Irena had people create hundreds of false documents for the children she wanted to smuggle out, so that they could be used in their new locations. Then came the obstacles of getting them out of the Ghetto.
Irena drove an ambulance in and out of the Ghetto, so this was ideal to smuggle the infants and children out. Some were taken out in gunny sacks, body bags or buried under goods. Others came out in coffins and potato sacks. One baby was smuggled out in the toolbox of a mechanic friend.
She took a dog with her who was trained to bark at the guards. This helped to cover the sound of a crying infant, and also the barking insured they didn’t come close to the ambulance.

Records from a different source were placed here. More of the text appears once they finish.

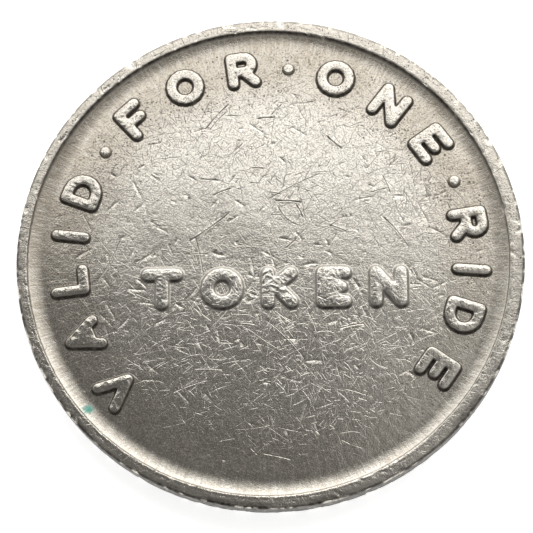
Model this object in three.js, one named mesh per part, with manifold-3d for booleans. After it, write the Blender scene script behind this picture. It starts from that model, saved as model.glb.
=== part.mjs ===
// A transit token: a struck metal disc with a raised rim on both faces. The obverse carries a
// legend round the rim, a word across the middle and round pellets between the words of the
// legend. The reverse carries the front of a tramcar on its track. The token lies on its reverse:
// +Z is the obverse's way out, +Y is the top of the legend, and the origin is the centre of the
// bottom. Lengths are millimetres and angles degrees.
import * as THREE from "three";
import { mergeVertices } from "three/addons/utils/BufferGeometryUtils.js";
import Module from "manifold-3d";

const wasm = await Module();
wasm.setup();

// The blank
const DIAMETER = 23.0;
const THICKNESS = 1.2;
const EDGE_ROUND = 0.1; // rounding where the rim's land meets the edge
const RIM_LAND_INSIDE = 10.95; // radius where the rim's flat land ends
const RECESS_DEPTH = 0.22; // from the rim's land down to the field
const RIM_WALL_RISE = 0.075; // the steep part of the rim's inner side
const RIM_WALL_RUN = 0.06;
const RAMP_WIDTH = 0.74; // the field curves up to the rim over this width
const RAMP_CURVE = 1.6; // 1 would be a straight slope, 2 a parabola
const STRIKE_OFFSET = 0.09; // the dies met the blank this far off its centre
const BLANK_FACETS = 96;
const ROUND_FACETS = 3;
const RAMP_FACETS = 5;

// The lettering: strokes with round ends and sloping flanks
const RELIEF = 0.18; // height of the letters over the field
const FLANK_RUN = 0.07; // how far a flank leans in between the field and the top
const LEGEND_RADIUS = 9.12; // middle of the legend's letters
const LEGEND_HEIGHT = 1.27; // between the centre lines of the highest and the lowest strokes
const LEGEND_STROKE = 0.56;
const LEGEND_TEXT = "VALID FOR ONE RIDE";
const LEGEND_START = 227; // angle of the first letter's left side, turning clockwise from there
const LEGEND_SWEEP = 267;
const WORD_SPACE = 2.4; // a space between words, in letter gaps
const WORD_TEXT = "TOKEN";
const WORD_HEIGHT = 1.34;
const WORD_STROKE = 0.68;
const WORD_WIDTH = 12.1;
const WORD_MIDDLE_Y = -1.45;
const WORD_MIDDLE_X = 0.2;

// The pellets between the legend's words
const PELLET_RADIUS = 0.32;
const PELLET_FACETS = 16;
const PELLET_RINGS = 3;

// The tramcar on the reverse
const CAR_RELIEF = 0.1;
const CAR_WIDTH = 7.4;
const CAR_SHOULDER_WIDTH = 6.2;
const CAR_FOOT = -3.6;
const CAR_ROOF = 4.2;
const CAR_CORNER = 0.9;
const SCREEN_INSET = 0.75;
const SCREEN_FOOT = -0.2;
const SCREEN_TOP = 2.3;
const BOARD_WIDTH = 3.4;
const BOARD_FOOT = 2.85;
const BOARD_TOP = 3.65;
const WINDOW_CORNER = 0.3;
const LAMP_RADIUS = 0.55;
const LAMP_X = 2.3;
const LAMP_Y = -2.1;
const BUMPER_Y = -4.35;
const BUMPER_HALF = 2.9;
const DEVICE_STROKE = 0.45;
const PANTOGRAPH_FOOT = 4.8;
const PANTOGRAPH_TOP = 6.9;
const PANTOGRAPH_HALF = 1.25;
const CONTACT_BAR_HALF = 1.9;
const TRACK_TOP = -5.25;
const TRACK_FOOT = -7.9;
const TRACK_TOP_HALF = 1.5;
const TRACK_FOOT_HALF = 2.6;
const SLEEPER_OVERHANG = 0.8;
const SLEEPERS = 3;

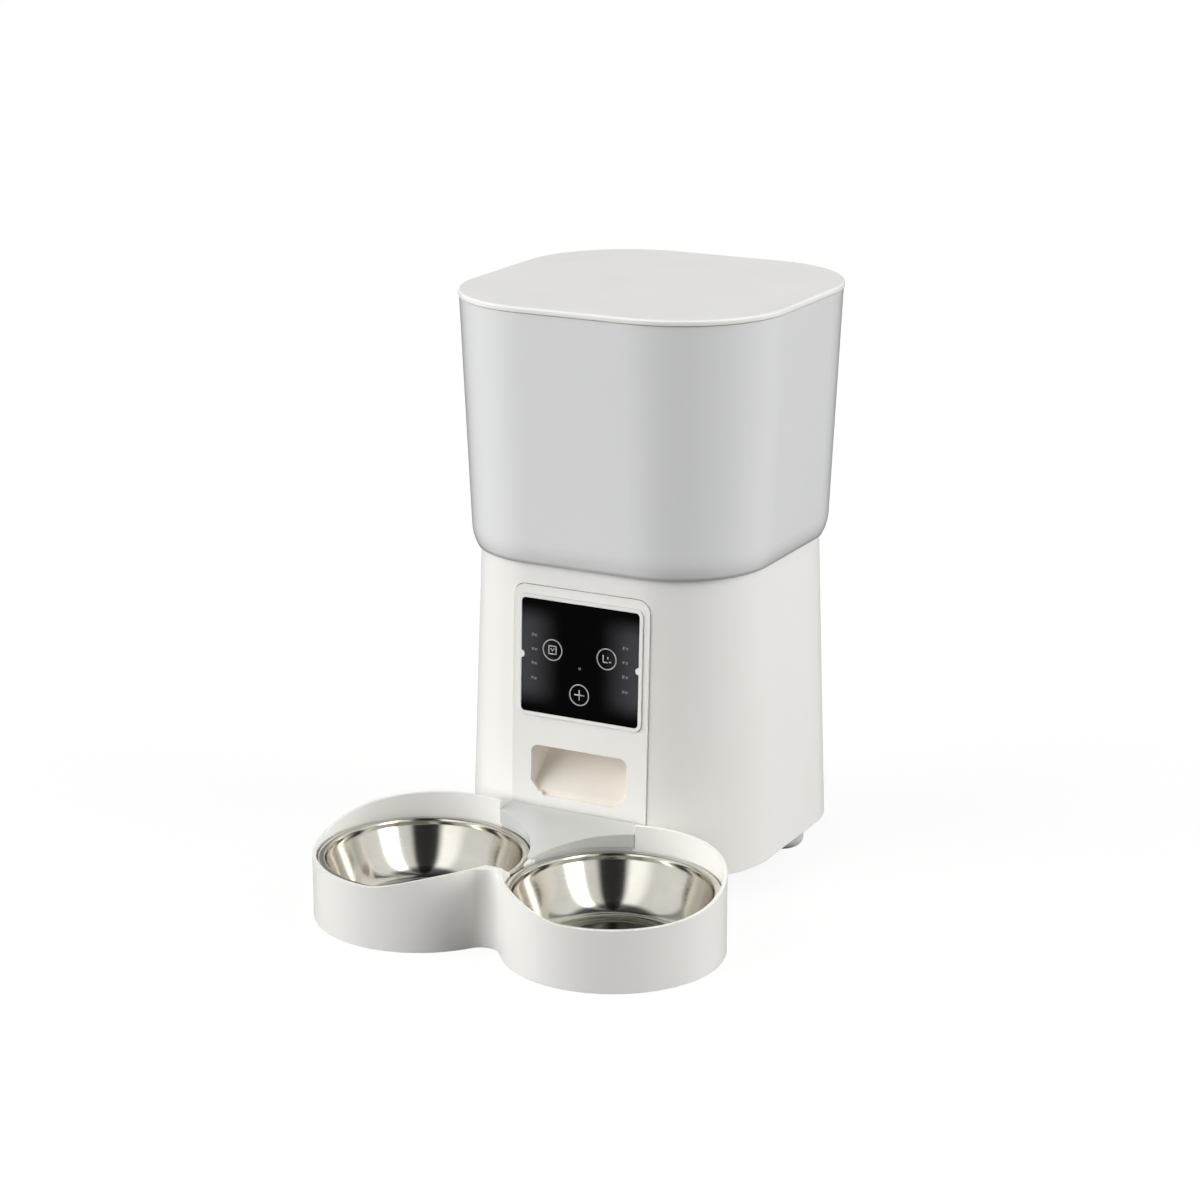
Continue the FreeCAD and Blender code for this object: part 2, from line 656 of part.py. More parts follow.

There was a church inside the Ghetto that had two entrances; one was inside the Ghetto and one was outside the Ghetto. Jewish children entered the church and left to the outside as Christian children with fake documents.
Irena kept coded books with all the original names of the children, along with their new identities. These books were stored in jars that she buried under an apple tree in the garden belonging to her neighbor. Her code name for the children was Jolanta.
Then disaster struck! On October 20th 1943, Arena was arrested, taken to prison and tortured by the Gestapo. They broke both her
legs and her feet but she did not give up one name of a helper or rescued child. (The damage done to her body left her crippled for the rest of her life).
She was sentenced to death, but at the last minute, the Zegota members managed to unbelievably bribe one of the Gestapo agents to halt the execution. Somehow, with help, she managed to escape from prison and was hunted down by the Nazis for the remainder of the war. They never found, her and she remained in hiding until the war was over.
After the war, Irena dug up her precious jars full of her coded books and reunited families where she could, but most parents had perished in the camps. The children without parents were adopted or fostered over the next few years.
This amazing lady was nominated for the ‘Nobel Peace Prize’ in 2007 but did not receive it. I think that was a terrible shame, but for her, probably no problem. She never needed recognition for what she did, and was often heard as wishing she had rescued more children. But around 2500 children owe her their lives from being smuggled out of the Ghetto.
Her own personal statement ….“Every child saved with my help is the justification of my existence on this Earth and not a title to Glory.” Shows what an incredible lady she was!
I hope this story leaves you with a good feeling about a terrible time in our history. I have a personal interest, as my grandfather was Polish and came to England before the war broke out. He never went back, and after the war, he tried to trace all of his family. Not one of them survived the war in Poland.